> **EXERCISE AIM**:
All of the data below should be written out exactly.

> **DATA IN THIS EXERCISE**:
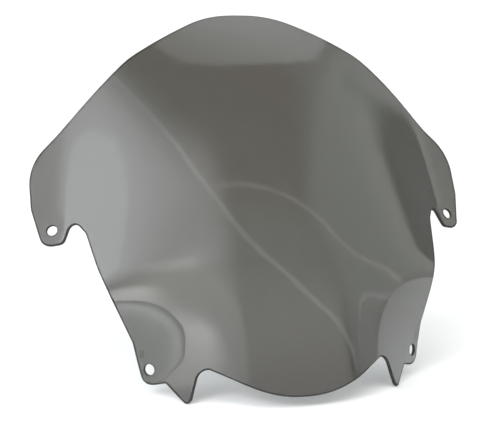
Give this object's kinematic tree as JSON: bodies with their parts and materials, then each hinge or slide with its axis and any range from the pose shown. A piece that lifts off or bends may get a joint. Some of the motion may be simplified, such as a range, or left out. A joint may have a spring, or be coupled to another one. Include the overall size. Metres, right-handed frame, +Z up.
{
  "type": "motorcycle windshield screen",
  "caption": "Smoked transparent windshield screen with a central bubble, flared wings and fixing tabs, for a faired motorcycle.",
  "frame": {"origin": "bottom centre of the bounding box, below the middle of the sheet", "axes": "+Z up as worn on the motorcycle, -Y forward on the convex side, X across, symmetric about X = 0"},
  "size_m": [0.432, 0.2382, 0.3367],
  "materials": {
    "smoked_sheet": "polished, transparent, grey smoked"
  },
  "bodies": {
    "root": {"screen": "smoked_sheet"}
  },
  "joints": []
}
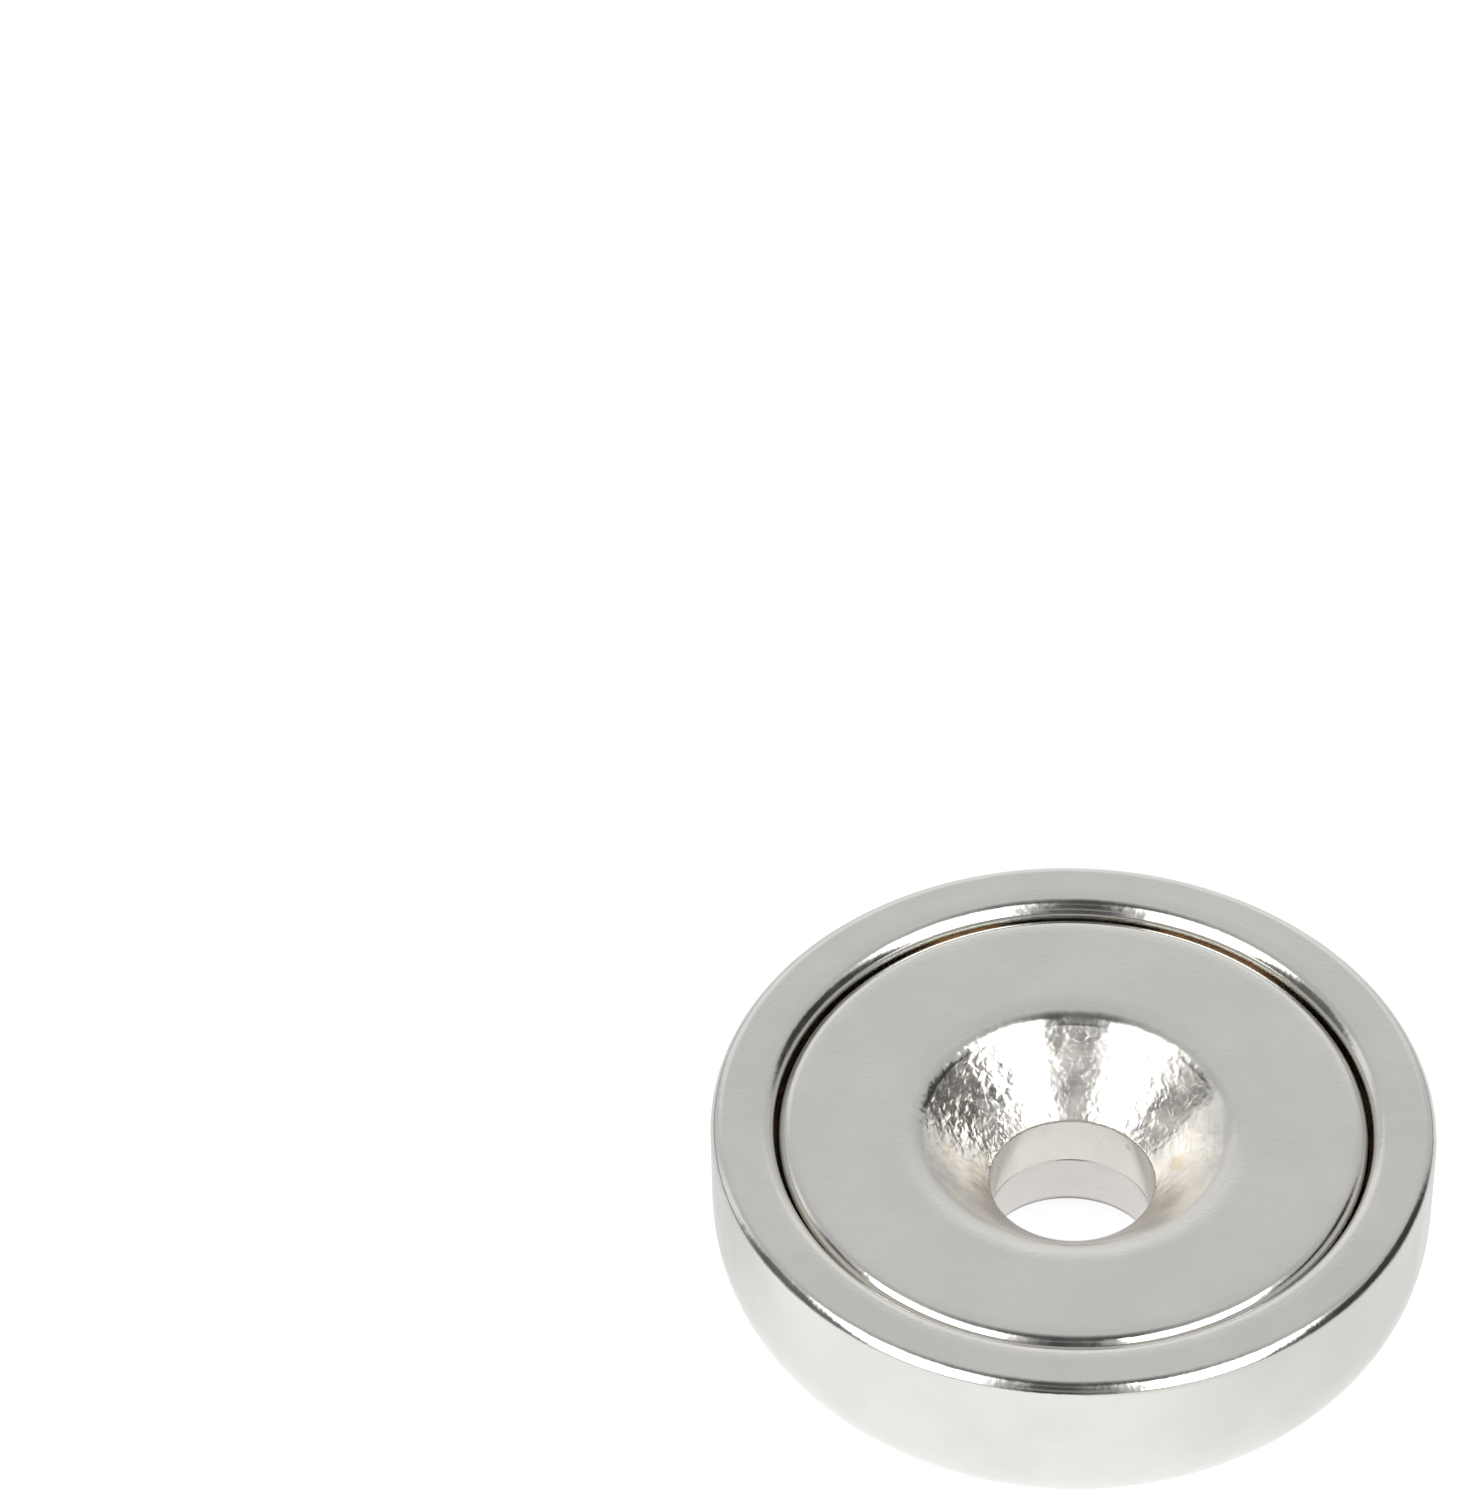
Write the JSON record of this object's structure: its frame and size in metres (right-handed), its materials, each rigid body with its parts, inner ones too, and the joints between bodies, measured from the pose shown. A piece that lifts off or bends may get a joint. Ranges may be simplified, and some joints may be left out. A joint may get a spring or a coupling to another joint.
{
  "type": "pot magnet",
  "caption": "Round pot magnet: a nickel-plated steel cup with a ring magnet bonded into it and a countersunk screw hole through its centre.",
  "frame": {"origin": "centre of the flat back face, on the axis of the screw hole, where the object rests", "axes": "+Z along the axis of the screw hole, from the back face towards the magnet's face; X and Y are equal, because the object is round"},
  "size_m": [0.025, 0.025, 0.0077],
  "materials": {
    "cup_nickel": "bright nickel plate over pressed and turned steel",
    "magnet_nickel": "nickel plate, satin over the ground face and bumpy in the countersink",
    "adhesive": "cured amber epoxy"
  },
  "bodies": {
    "root": {"cup": "cup_nickel", "magnet": "magnet_nickel", "adhesive": "adhesive"}
  },
  "joints": []
}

> **OUTPUT BELOW**:
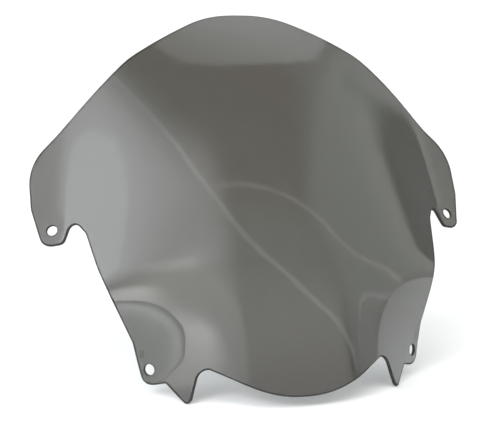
Give this object's kinematic tree as JSON: bodies with their parts and materials, then each hinge or slide with its axis and any range from the pose shown. A piece that lifts off or bends may get a joint. Some of the motion may be simplified, such as a range, or left out. A joint may have a spring, or be coupled to another one. Include the overall size. Metres, right-handed frame, +Z up.
{
  "type": "motorcycle windshield screen",
  "caption": "Smoked transparent windshield screen with a central bubble, flared wings and fixing tabs, for a faired motorcycle.",
  "frame": {"origin": "bottom centre of the bounding box, below the middle of the sheet", "axes": "+Z up as worn on the motorcycle, -Y forward on the convex side, X across, symmetric about X = 0"},
  "size_m": [0.432, 0.2382, 0.3367],
  "materials": {
    "smoked_sheet": "polished, transparent, grey smoked"
  },
  "bodies": {
    "root": {"screen": "smoked_sheet"}
  },
  "joints": []
}
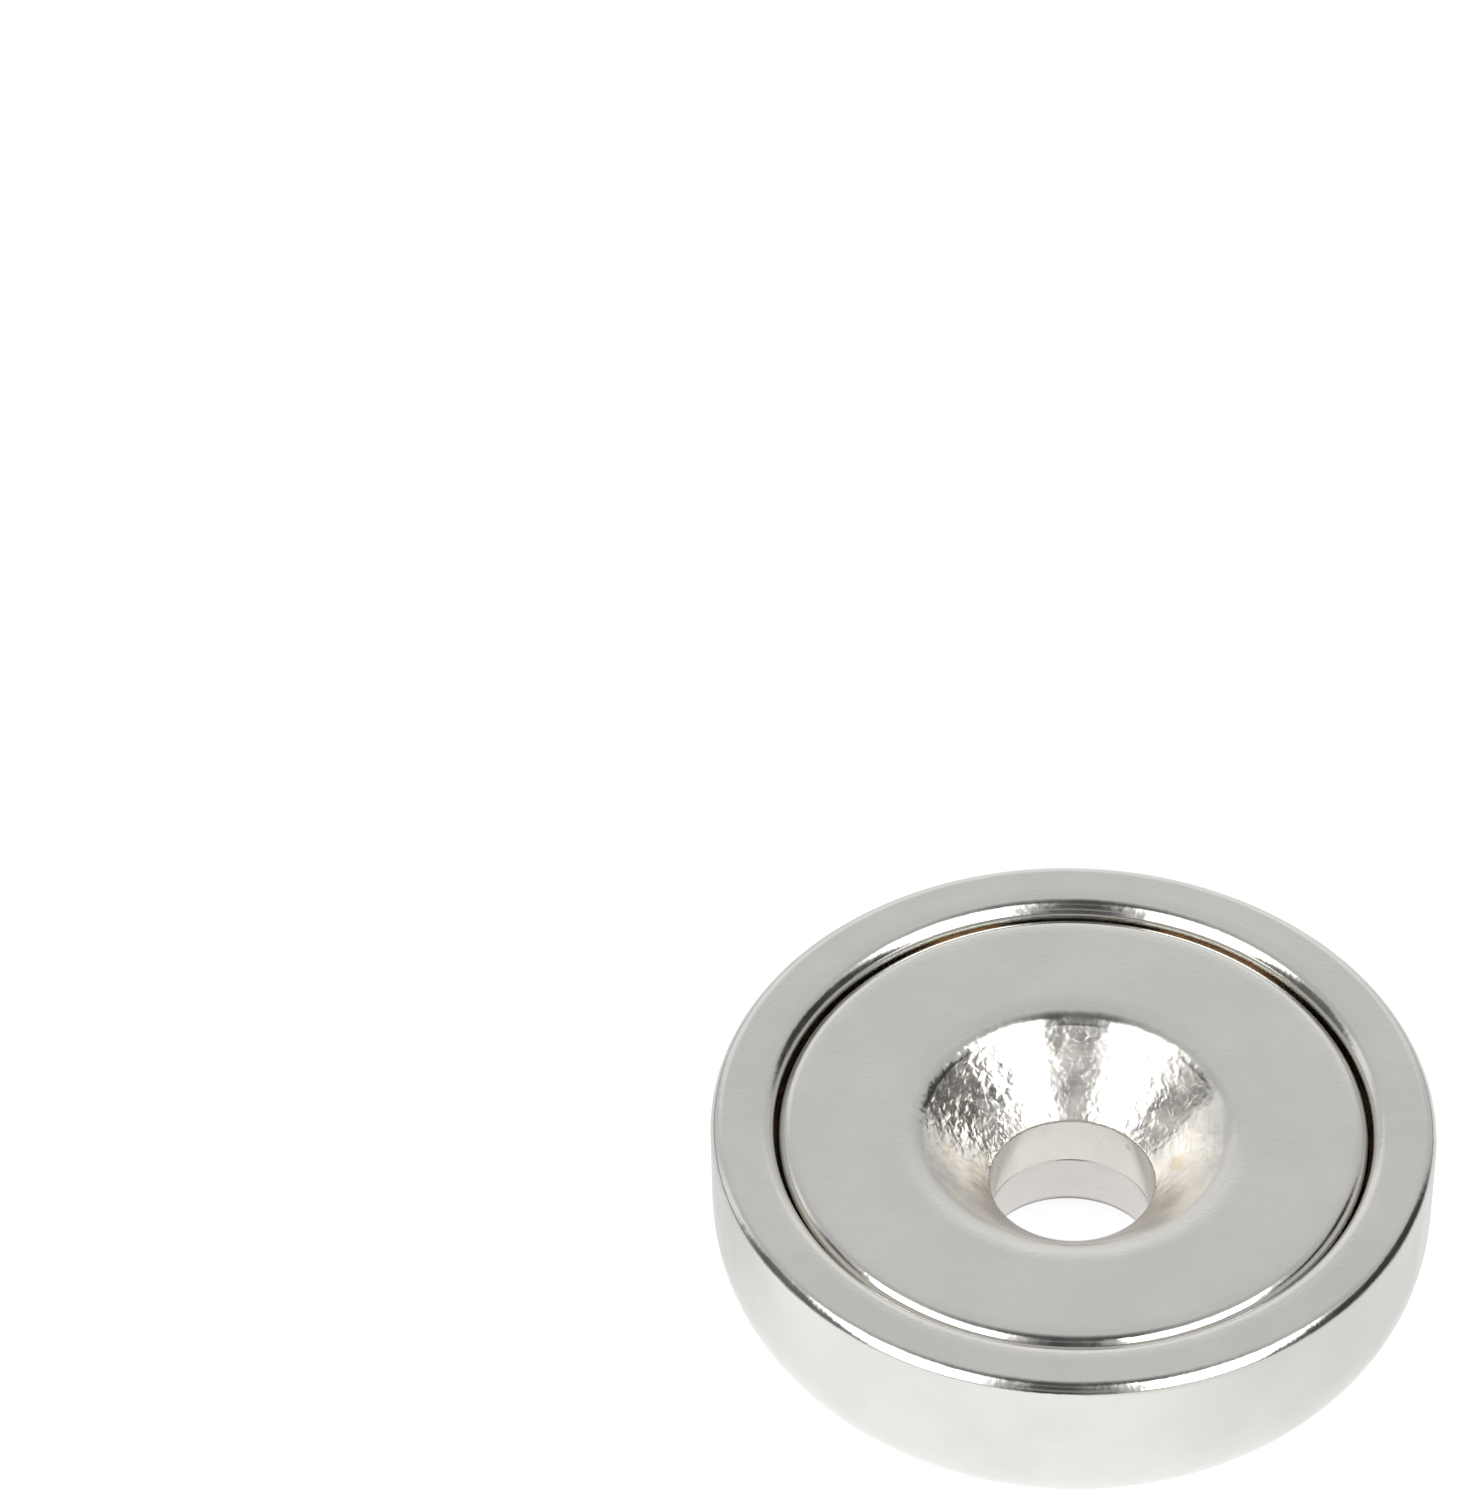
Write the JSON record of this object's structure: its frame and size in metres (right-handed), its materials, each rigid body with its parts, inner ones too, and the joints between bodies, measured from the pose shown. A piece that lifts off or bends may get a joint. Ranges may be simplified, and some joints may be left out. A joint may get a spring or a coupling to another joint.
{
  "type": "pot magnet",
  "caption": "Round pot magnet: a nickel-plated steel cup with a ring magnet bonded into it and a countersunk screw hole through its centre.",
  "frame": {"origin": "centre of the flat back face, on the axis of the screw hole, where the object rests", "axes": "+Z along the axis of the screw hole, from the back face towards the magnet's face; X and Y are equal, because the object is round"},
  "size_m": [0.025, 0.025, 0.0077],
  "materials": {
    "cup_nickel": "bright nickel plate over pressed and turned steel",
    "magnet_nickel": "nickel plate, satin over the ground face and bumpy in the countersink",
    "adhesive": "cured amber epoxy"
  },
  "bodies": {
    "root": {"cup": "cup_nickel", "magnet": "magnet_nickel", "adhesive": "adhesive"}
  },
  "joints": []
}